Rodrigo Costa wrote:
Howard,
I tried bigger caches but I do not have enough memory to apply them. This was the reason I only tried the dncachesize to speed up search queries.
I also have this same database running in a old openldap version(2.1.30) even with a little more records on it. In this version, as I understand, there isn't any cache at openLDAP but only at BDB.
False. back-bdb was originally written without entry caching, but it was never released that way, and entry and IDL caching are both present in 2.1.30.
See how it is behaving in terms of memory and CPU from the openLDAP 2.1.30:
PID USER PRI NI SIZE RSS SHARE STAT %CPU %MEM TIME CPU COMMAND 3651 root 24 0 136M 135M 126M S 0.0 1.1 0:00 1 slapd
See a really small memory consumption and I really reasonable performance.

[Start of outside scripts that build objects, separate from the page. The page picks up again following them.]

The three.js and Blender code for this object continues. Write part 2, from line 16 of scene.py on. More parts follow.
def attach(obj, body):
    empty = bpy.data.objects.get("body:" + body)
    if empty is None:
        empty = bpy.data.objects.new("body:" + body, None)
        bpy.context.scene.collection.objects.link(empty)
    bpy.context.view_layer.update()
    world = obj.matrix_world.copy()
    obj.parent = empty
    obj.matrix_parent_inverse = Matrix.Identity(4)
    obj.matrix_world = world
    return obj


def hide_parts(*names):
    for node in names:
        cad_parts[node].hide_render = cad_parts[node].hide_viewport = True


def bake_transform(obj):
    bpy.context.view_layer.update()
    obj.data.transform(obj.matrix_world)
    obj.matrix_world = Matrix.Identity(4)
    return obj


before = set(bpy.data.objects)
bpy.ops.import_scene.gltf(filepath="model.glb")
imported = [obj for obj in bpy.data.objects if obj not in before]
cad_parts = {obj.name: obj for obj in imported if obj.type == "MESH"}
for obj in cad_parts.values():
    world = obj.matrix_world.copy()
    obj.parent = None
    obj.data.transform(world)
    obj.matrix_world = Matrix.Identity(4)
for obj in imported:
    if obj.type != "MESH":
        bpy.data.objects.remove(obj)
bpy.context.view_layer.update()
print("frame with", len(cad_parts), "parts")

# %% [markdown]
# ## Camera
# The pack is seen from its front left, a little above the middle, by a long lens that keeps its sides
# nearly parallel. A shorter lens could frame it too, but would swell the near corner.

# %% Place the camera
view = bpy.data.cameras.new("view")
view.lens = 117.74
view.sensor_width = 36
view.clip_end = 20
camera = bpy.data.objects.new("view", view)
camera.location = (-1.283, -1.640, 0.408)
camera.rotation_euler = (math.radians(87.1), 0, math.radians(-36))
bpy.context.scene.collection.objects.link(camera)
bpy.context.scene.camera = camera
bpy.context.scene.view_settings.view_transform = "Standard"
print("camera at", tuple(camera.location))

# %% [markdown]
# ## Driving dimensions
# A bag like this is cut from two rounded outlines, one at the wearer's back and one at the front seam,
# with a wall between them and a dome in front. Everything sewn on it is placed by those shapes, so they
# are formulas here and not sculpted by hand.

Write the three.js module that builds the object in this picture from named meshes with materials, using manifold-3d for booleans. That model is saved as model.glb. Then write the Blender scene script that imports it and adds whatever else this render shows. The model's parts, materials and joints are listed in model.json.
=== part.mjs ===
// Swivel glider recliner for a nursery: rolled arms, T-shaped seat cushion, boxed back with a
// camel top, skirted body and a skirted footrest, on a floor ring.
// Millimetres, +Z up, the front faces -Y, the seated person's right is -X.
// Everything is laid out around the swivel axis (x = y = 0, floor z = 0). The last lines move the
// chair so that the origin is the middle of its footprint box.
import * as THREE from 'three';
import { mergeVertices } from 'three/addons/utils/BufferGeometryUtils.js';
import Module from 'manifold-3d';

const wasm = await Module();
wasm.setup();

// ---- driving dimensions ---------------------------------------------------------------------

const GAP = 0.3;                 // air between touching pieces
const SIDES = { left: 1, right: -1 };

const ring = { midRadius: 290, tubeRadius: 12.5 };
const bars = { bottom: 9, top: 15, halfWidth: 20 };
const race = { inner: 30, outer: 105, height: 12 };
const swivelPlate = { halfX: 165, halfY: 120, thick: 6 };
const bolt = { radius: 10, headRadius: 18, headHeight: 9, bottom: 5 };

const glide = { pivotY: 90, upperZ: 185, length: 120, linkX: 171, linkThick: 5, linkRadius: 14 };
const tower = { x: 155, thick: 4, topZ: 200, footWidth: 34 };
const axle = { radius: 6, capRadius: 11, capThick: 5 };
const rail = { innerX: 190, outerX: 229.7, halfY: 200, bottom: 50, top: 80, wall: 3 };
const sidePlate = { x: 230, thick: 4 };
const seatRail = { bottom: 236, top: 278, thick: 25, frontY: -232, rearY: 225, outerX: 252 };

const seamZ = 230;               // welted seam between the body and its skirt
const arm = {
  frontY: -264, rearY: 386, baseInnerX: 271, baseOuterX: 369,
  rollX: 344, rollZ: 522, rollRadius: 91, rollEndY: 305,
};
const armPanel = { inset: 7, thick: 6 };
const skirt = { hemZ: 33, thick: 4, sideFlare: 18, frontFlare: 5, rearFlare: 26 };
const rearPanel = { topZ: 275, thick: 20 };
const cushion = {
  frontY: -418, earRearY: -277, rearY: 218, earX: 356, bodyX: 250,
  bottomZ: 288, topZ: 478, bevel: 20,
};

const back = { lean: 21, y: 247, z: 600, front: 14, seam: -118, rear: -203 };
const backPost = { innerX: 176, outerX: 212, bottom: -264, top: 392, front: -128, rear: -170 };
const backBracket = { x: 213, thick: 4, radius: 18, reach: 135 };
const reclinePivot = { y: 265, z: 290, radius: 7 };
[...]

The only issue I have with this version is about the replication mechanism which I would like to increase its availability using syncrepl unless slurpd.
The problem is that for version after 2.1 looks like we need to have enough memory to cache all database since there are many situations where slapd appear increase CPU or memory usage and considerably reduce performance.
Not all, but as the documentation says, the dncache needs to be that large. None of the other caches are as critical.
I tried to remove from slapd.conf any cache constraint seeing if the previous version performance directly from disk reads would be reproduced. I saw some good startup, like 500 returns per second, but after sometime slapd hanged and did not return any more records to ldapseach. Also it consumed all 4 CPUs :
PID USER PR NI VIRT RES SHR S %CPU %MEM TIME+ COMMAND 4409 ldap 15 0 400m 183m 132m S 400 1.5 27:22.70 slapd
And even after I stop the ldapsearch the CPU consumption continues consuming all CPUs processing. I believe it entered in a dead loop.
You should get a gdb snapshot of this situation so we can see where the loop is occurring.
I do not have a heavily load system but based in records and DBs I have some memory resource constraints.
Performance is directly related to memory. If the DB is too large to fit in memory then you're stuck with disk I/Os for most operations and nothing can improve that. You're being mislead by your observation of "initially good results" - you're just seeing the filesystem cache at first, but when it gets exhausted then you see the true performance of your disks.
I also tried some smaller caches, like :
cachesize 500000 dncachesize 500000 idlcachesize 500000 cachefree 10000
But it also hangs the search after sometime.
I was wondering if there is a way to run slapd without cache, reading from disk(like first time read to insert record in cache), what is enough for small/medium systems in terms of consulting. In this way I could use the behavior as the 2.1.30 system and the new syncrepl replication.
The 2.4 code is quite different from 2.1, there is no way to get the same behavior.